Exercise:
Return the line containing "and lamp hole", the line containing "cad_parts[node].hide_render = cad_parts[node].hide_viewport", and every line between them, exactly as they stand. Output nothing else.
====================
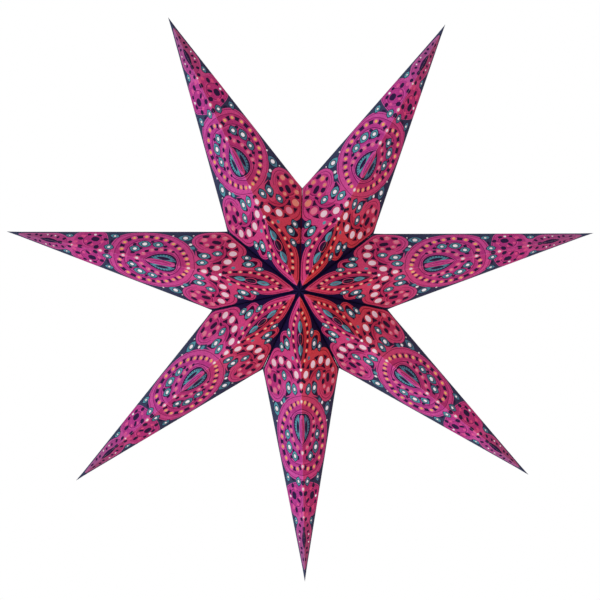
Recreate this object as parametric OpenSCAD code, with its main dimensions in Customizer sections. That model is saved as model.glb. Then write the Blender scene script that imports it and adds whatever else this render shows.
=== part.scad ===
// Star lantern with seven points, folded from printed card and lined with tissue.
// It stands in the XZ plane with +Z up, its front faces -Y, and its origin is
// the star's centre in the middle plane, where the outer edges of the points lie.

/* [Star] */
// Distance from the centre to the end of a point
point_reach = 300; // [220:5:400]
// Distance from the centre to the notch between two points
notch_reach = 91.5; // [80:0.5:110]
// Distance from the centre to the notch of the seam that is tied shut
tied_notch_reach = 99; // [85:0.5:115]
// Distance from the middle plane to the centre of the front, and of the back
half_depth = 75; // [55:1:100]

/* [Swing of each point from its even place, as the star hangs] */
// Turn of the bottom point, in degrees
bottom_turn = 1.0; // [-4:0.1:4]
// Turn of the lower left point, in degrees
lower_left_turn = 2.4; // [-4:0.1:4]
// Turn of the left point, in degrees
left_turn = 2.2; // [-4:0.1:4]
// Turn of the upper left point, in degrees
upper_left_turn = 0.3; // [-4:0.1:4]
// Turn of the upper right point, in degrees
upper_right_turn = -3.3; // [-4:0.1:4]
// Turn of the right point, in degrees
right_turn = -2.5; // [-4:0.1:4]
// Turn of the lower right point, in degrees
lower_right_turn = -0.9; // [-4:0.1:4]

/* [Paper] */
// Thickness of the printed card
card_thickness = 0.4; // [0.3:0.05:0.6]
// Thickness of the tissue behind the cut-outs
tissue_thickness = 0.1; // [0.1:0.05:0.2]
// Thickness of the glue between the card and the tissue
glue_thickness = 0.05; // [0.05:0.05:0.15]
// Distance from each seam at which the tissue stops
tissue_margin = 2; // [1.5:0.5:4]
// Width of the folded flaps that are glued at each seam
flap_width = 12; // [8:1:15]

/* [Tied seam] */
// Diameter of the hole that the lamp goes through, in the back of the seam
lamp_hole_diameter = 22; // [16:1:24]
// Distance from the notch to the middle of the lamp hole, along the back of the seam
lamp_hole_place = 27; // [24:1:32]
// Diameter of the hole that the star hangs by
hang_hole_diameter = 4; // [3:0.5:5]
// Distance from the notch down to the hole that the star hangs by
hang_hole_drop = 11; // [9:0.5:13]
// Diameter of the punched holes for the ties
tie_hole_diameter = 3; // [2:0.5:4]
// Distance from the front edge of the seam's notch to its first tie hole
tie_hole_start = 36; // [30:1:45]
// Distance between the tie holes
tie_hole_pitch = 34; // [25:1:38]

/* [Cut-outs, in millimetres on the flat print] */
// Half width of the large ovals in the lobe beside each notch
oval_radius = 4; // [3:0.1:4.4]
// Half width of the dots inside the lobe
dot_radius = 2.5; // [1.5:0.1:3]
// Half width of the beads around the large drop
bead_radius = 2.4; // [1.5:0.1:2.8]

/* [Hidden] */

// The points are counted clockwise from the bottom one, as seen from the front
POINTS = 7;
BOTTOM = 0;
LOWER_LEFT = 1;
LEFT = 2;
UPPER_LEFT = 3;
UPPER_RIGHT = 4;
RIGHT = 5;
LOWER_RIGHT = 6;
even_step = 360 / POINTS;
turns = [
    bottom_turn, lower_left_turn, left_turn, upper_left_turn,
    upper_right_turn, right_turn, lower_right_turn
];

// The flat print of half a point: a triangle with the front or back fold along
// X, the centre of the star at [0, 0] and the notch at print_notch, or nearer
// at the tied seam, where the edge of the print is folded into the flap
print_length = 309;
print_notch = [98, 66];
tied_print_notch = [98.5, 64];

// Places of the cut-outs on the flat print: the ovals, then the dots inside
// the lobe, then the beads around the drop
oval_places = [[85.8, 46.2], [80.3, 33.8], [81, 20.3], [88.5, 8.1]];
dot_places = [[96.1, 54.4], [108.1, 54.2], [114.9, 45.6]];
bead_places = [
    [117, 5.9], [121.2, 12.9], [127, 19.6], [133.8, 25.6], [142, 30.7], [151.2, 34.3],
    [161.3, 35], [171.8, 33.8], [182.6, 28.4], [189.3, 19.2], [188.3, 8.8]
];
oval_sides = 6;
bead_sides = 4;

// How far the hollow reaches past the seams, as a share of the point
open_past = 1.04;
// How far cutting shapes reach past the sheet that they cut
cut_past = 2;
hole_faces = 32;

front_centre = [0, -half_depth, 0];
back_centre = [0, half_depth, 0];
outward_y = [0, 1, 0];

function unit(v) = v / norm(v);
function on_star(reach, angle) = reach * [cos(angle), 0, sin(angle)];
function place(i) = 270 - i * even_step + turns[i];

// Seam i lies between point i and the next one clockwise
function seam_angle(i) =
    let (next = (i + 1) % POINTS)
    (place(i) + place(next) - (next == 0 ? 360 : 0)) / 2;
function seam_reach(i) = i == UPPER_LEFT ? tied_notch_reach : notch_reach;
function seam_print(i) = i == UPPER_LEFT ? tied_print_notch : print_notch;
function seam_before(i) = (i + POINTS - 1) % POINTS;
function tip(i) = on_star(point_reach, place(i));
function notch(i) = on_star(seam_reach(i), seam_angle(i));

// Outward normal of the front facet between point i and one of its notches
function front_normal(i, notch_point) =
    let (n = unit(cross(notch_point - front_centre, tip(i) - front_centre)))
    n * front_centre > 0 ? n : -n;

// The move along the middle plane that shifts all four facets inwards by depth
function inset(i, depth) =
    let (
        a = front_normal(i, notch(i)),
        b = front_normal(i, notch(seam_before(i))),
        det = a.x * b.z - a.z * b.x
    )
    [-depth * (b.z - a.z) / det, 0, -depth * (a.x - b.x) / det];

// Half of the narrower angle that a point spans at the centre
function narrow_half(i) =
    let (
        to_next = abs(place(i) - seam_angle(i)),
        turned = place(i) - (i == BOTTOM ? 360 : 0),
        to_last = abs(turned - seam_angle(seam_before(i)))
    )
    min(to_next, to_last);

// Solid bounded by a point's four facets and its two seams, shifted inwards by
// depth, with its seam side moved out or in from the tip by the factor reach
module point_solid(i, depth, reach) {
    end = tip(i);
    corners = [
        for (c = [end, front_centre, notch(i), back_centre, notch(seam_before(i))])
        end + reach * (c - end) + inset(i, depth)
    ];
    polyhedron(corners, [
        [1, 0, 2], [1, 4, 0], [3, 2, 0], [3, 0, 4], [1, 2, 3], [4, 1, 3]
    ]);
}

// Places children in the plane of a seam: X away from the centre, Y to the back
module in_seam(i) {
    x = on_star(1, seam_angle(i));
    z = cross(x, outward_y);
    multmatrix([
        [x.x, outward_y.x, z.x, 0],
        [x.y, outward_y.y, z.y, 0],
        [x.z, outward_y.z, z.z, 0],
        [0, 0, 0, 1]
    ]) children();
}

// The strip of a seam's plane that its folded flap covers, thick enough to
// cross the plane; side is 1 when the point lies above the plane, else -1
module flap_strip(i, side) {
    reach = seam_reach(i);
    window = reach - flap_width / sin(atan(half_depth / reach));
    past = cut_past * card_thickness;
    deep = half_depth * (1 + past / reach) + past;
    in_seam(i)
        translate([0, 0, side > 0 ? -past : -card_thickness])
        linear_extrude(past + card_thickness)
        difference() {
            polygon([[-past, -deep], [reach + 2 * past, 0], [-past, deep]]);
            polygon([
                [-flap_width, -half_depth * (window + flap_width) / reach],
                [window, 0],
                [-flap_width, half_depth * (window + flap_width) / reach]
            ]);
        }
}

// Corners of a cut-out with flat sides, as places on the flat print
function cut_out(middle, radius, sides) = [
    for (k = [0 : sides - 1])
    middle + radius * [cos(360 * k / sides), sin(360 * k / sides)]
];

CUT_OUTS = [
    for (p = oval_places) cut_out(p, oval_radius, oval_sides),
    for (p = dot_places) cut_out(p, dot_radius, bead_sides),
    for (p = bead_places) cut_out(p, bead_radius, bead_sides)
];

// Whether a cut-out keeps clear of the lamp hole, when its facet has one
function clear_of_lamp(shape, has_lamp_hole) =
    let (
        seam_length = norm([tied_notch_reach, half_depth]),
        lamp_middle = (1 - lamp_hole_place / seam_length) * tied_print_notch
    )
    !has_lamp_hole || norm(shape[0] - lamp_middle) > lamp_hole_diameter / 2 + oval_radius;

// Cuts one half point's print out of its facet; the print is stretched to fit
// the facet between the star's centre, the tip and the notch
module facet_cut_outs(centre, end, notch_point, print_corner, has_lamp_hole) {
    x = unit(end - centre);
    to_notch = notch_point - centre;
    notch_x = to_notch * x;
    y = unit(to_notch - notch_x * x);
    notch_y = to_notch * y;
    z = cross(x, y);
    multmatrix([
        [x.x, y.x, z.x, centre.x],
        [x.y, y.y, z.y, centre.y],
        [x.z, y.z, z.z, centre.z],
        [0, 0, 0, 1]
    ])
        linear_extrude(2 * cut_past * card_thickness, center = true)
        for (shape = CUT_OUTS)
        if (clear_of_lamp(shape, has_lamp_hole))
        polygon([
            for (p = shape)
            let (
                out = p.y / print_corner.y,
                along = (p.x - out * print_corner.x) / print_length
            )
            [along * norm(end - centre) + out * notch_x, out * notch_y]
        ]);
}

// Holes of the seam that is tied shut: for the lamp, the cord and the ties
module tied_seam_holes() {
    reach = tied_notch_reach;
    tilt = atan(half_depth / reach);
    in_seam(UPPER_LEFT) {
        for (side = [-1, 1])
        for (k = [0, 1]) {
            along = tie_hole_start + tie_hole_pitch * k + (side > 0 ? lamp_hole_diameter / 2 : 0);
            translate([
                reach - along * cos(tilt) - flap_width / 2 * sin(tilt),
                side * (along * sin(tilt) - flap_width / 2 * cos(tilt)),
                -cut_past * card_thickness
            ])
                cylinder(d = tie_hole_diameter, h = 2 * cut_past * card_thickness, $fn = hole_faces);
        }
        translate([reach - hang_hole_drop, 0, -cut_past * card_thickness])
            cylinder(d = hang_hole_diameter, h = 2 * cut_past * card_thickness, $fn = hole_faces);
        translate([reach - lamp_hole_place * cos(tilt), lamp_hole_place * sin(tilt), 0])
            rotate([0, 0, 90 - tilt])
            rotate([0, 90, 0])
            translate([0, 0, -flap_width - cut_past * card_thickness])
            rotate([0, 0, 45])
            cylinder(d = lamp_hole_diameter, h = 2 * flap_width + lamp_hole_diameter, $fn = hole_faces);
    }
}

// One point's folded card with its flaps and cut-outs
module card_point(i) {
    before = seam_before(i);
    tied = i == UPPER_LEFT || i == UPPER_RIGHT;
    color("#a81d58")
    difference() {
        point_solid(i, 0, 1);
        difference() {
            point_solid(i, card_thickness, open_past);
            flap_strip(i, 1);
            flap_strip(before, -1);
        }
        for (centre = [front_centre, back_centre])
        for (seam = [i, before])
            facet_cut_outs(
                centre, tip(i), notch(seam), seam_print(seam),
                has_lamp_hole = seam == UPPER_LEFT && centre == back_centre
            );
        if (tied) tied_seam_holes();
    }
}

// One point's tissue, glued behind the card, clear of the flaps and lamp hole
module tissue_lining(i) {
    depth = card_thickness + glue_thickness;
    reach = 1 - tissue_margin / (point_reach * sin(narrow_half(i)));
    color("#f2dfe2")
    difference() {
        point_solid(i, depth, reach);
        point_solid(i, depth + tissue_thickness, open_past);
        if (i == UPPER_LEFT || i == UPPER_RIGHT) tied_seam_holes();
    }
}

card_point(BOTTOM);  // point_bottom
card_point(LOWER_LEFT);  // point_lower_left
card_point(LEFT);  // point_left
card_point(UPPER_LEFT);  // point_upper_left
card_point(UPPER_RIGHT);  // point_upper_right
card_point(RIGHT);  // point_right
card_point(LOWER_RIGHT);  // point_lower_right
tissue_lining(BOTTOM);  // lining_bottom
tissue_lining(LOWER_LEFT);  // lining_lower_left
tissue_lining(LEFT);  // lining_left
tissue_lining(UPPER_LEFT);  // lining_upper_left
tissue_lining(UPPER_RIGHT);  // lining_upper_right
tissue_lining(RIGHT);  // lining_right
tissue_lining(LOWER_RIGHT);  // lining_lower_right
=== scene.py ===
"""A star lantern with seven points, folded from printed, die-cut card and lined with tissue."""

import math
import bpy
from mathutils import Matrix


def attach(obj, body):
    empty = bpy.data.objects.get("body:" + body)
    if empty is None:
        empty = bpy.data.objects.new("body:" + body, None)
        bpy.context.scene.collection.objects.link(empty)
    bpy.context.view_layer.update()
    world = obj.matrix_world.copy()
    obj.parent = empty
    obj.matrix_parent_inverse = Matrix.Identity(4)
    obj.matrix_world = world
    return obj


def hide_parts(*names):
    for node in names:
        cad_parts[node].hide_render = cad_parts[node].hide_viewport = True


bl_info = {
    "name": "Paper star lantern",
    "version": (1, 0, 0),
    "blender": (4, 5, 0),
    "location": "3D View > Sidebar > Paper star",
    "description": "Makes the printed card, the tissue and the studio of a folded star lantern",
    "category": "Add Mesh",
}

import bpy
import numpy as np
from bpy.props import FloatProperty, FloatVectorProperty, PointerProperty
from bpy.types import Operator, Panel, PropertyGroup
from mathutils import Vector, kdtree
from mathutils.geometry import delaunay_2d_cdt

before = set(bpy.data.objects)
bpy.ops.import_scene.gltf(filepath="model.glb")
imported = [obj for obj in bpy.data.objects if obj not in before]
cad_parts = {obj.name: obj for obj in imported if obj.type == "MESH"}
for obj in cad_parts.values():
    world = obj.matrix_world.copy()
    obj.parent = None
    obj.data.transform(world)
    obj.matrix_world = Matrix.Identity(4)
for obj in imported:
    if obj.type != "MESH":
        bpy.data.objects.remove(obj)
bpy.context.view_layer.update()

MM = 0.001

# The points in clockwise order from the bottom one, as seen from the front;
# the seam after TIED_AFTER is the one that is tied shut
POINTS = ("bottom", "lower_left", "left", "upper_left", "upper_right", "right", "lower_right")
TIED_AFTER = 3

# The flat print of half a point, in millimetres: the fold lies along X, the
# star's centre is at (0, 0), the tip at (PRINT_LENGTH, 0)
PRINT_LENGTH = 309.0
PRINT_CORNER = (98.0, 66.0)
TIED_PRINT_CORNER = (98.5, 64.0)
# How far the print of the tied faces lies nearer to their seam
TIED_SHIFT = 1.4

# The tied seam, in millimetres, as the card is punched
FLAP_WIDTH = 12.0
LAMP_HOLE = 22.0
LAMP_HOLE_PLACE = 27.0
HANG_HOLE = 4.0
HANG_HOLE_DROP = 11.0
TIE_HOLE = 3.0
TIE_HOLE_START = 36.0
TIE_HOLE_PITCH = 34.0

# In metres: how near to a ridge the print is rubbed pale, how near to the tip, the
# centre and the notches the folds stay sharp, and how near to a fold a face stays flat
WEAR_WIDTH = 0.0011
SHARP_TIP = 0.014
SHARP_CENTRE = 0.008
SHARP_NOTCH = 0.01
FLAT_EDGE = 0.022

# In metres: the length over which a face's slow swells and hollows turn by one radian
SWELL_SPAN = 0.052

# In metres from the star's middle axis: where the centre's inks end and the tips'
# inks start, and where the dust at the tips starts and is full
CENTRE_INKS_END = 0.045
TIP_INKS_START = 0.15
DUST_START = 0.215
DUST_FULL = 0.285

# Scales of the paper's textures
FIBRES = 1500.0
CLOUDS = 46.0
GRAIN = 620.0
CHIPS = 520.0

# The photo's width, the lens and the star's centre, in pixels
PICTURE = 600.0
FOCAL_PIXELS = 1888.0
CENTRE_PIXEL = (299.7, 286.6)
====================
Result for this task:
// One point's tissue, glued behind the card, clear of the flaps and lamp hole
module tissue_lining(i) {
    depth = card_thickness + glue_thickness;
    reach = 1 - tissue_margin / (point_reach * sin(narrow_half(i)));
    color("#f2dfe2")
    difference() {
        point_solid(i, depth, reach);
        point_solid(i, depth + tissue_thickness, open_past);
        if (i == UPPER_LEFT || i == UPPER_RIGHT) tied_seam_holes();
    }
}

card_point(BOTTOM);  // point_bottom
card_point(LOWER_LEFT);  // point_lower_left
card_point(LEFT);  // point_left
card_point(UPPER_LEFT);  // point_upper_left
card_point(UPPER_RIGHT);  // point_upper_right
card_point(RIGHT);  // point_right
card_point(LOWER_RIGHT);  // point_lower_right
tissue_lining(BOTTOM);  // lining_bottom
tissue_lining(LOWER_LEFT);  // lining_lower_left
tissue_lining(LEFT);  // lining_left
tissue_lining(UPPER_LEFT);  // lining_upper_left
tissue_lining(UPPER_RIGHT);  // lining_upper_right
tissue_lining(RIGHT);  // lining_right
tissue_lining(LOWER_RIGHT);  // lining_lower_right
=== scene.py ===
"""A star lantern with seven points, folded from printed, die-cut card and lined with tissue."""

import math
import bpy
from mathutils import Matrix


def attach(obj, body):
    empty = bpy.data.objects.get("body:" + body)
    if empty is None:
        empty = bpy.data.objects.new("body:" + body, None)
        bpy.context.scene.collection.objects.link(empty)
    bpy.context.view_layer.update()
    world = obj.matrix_world.copy()
    obj.parent = empty
    obj.matrix_parent_inverse = Matrix.Identity(4)
    obj.matrix_world = world
    return obj


def hide_parts(*names):
    for node in names:
        cad_parts[node].hide_render = cad_parts[node].hide_viewport = True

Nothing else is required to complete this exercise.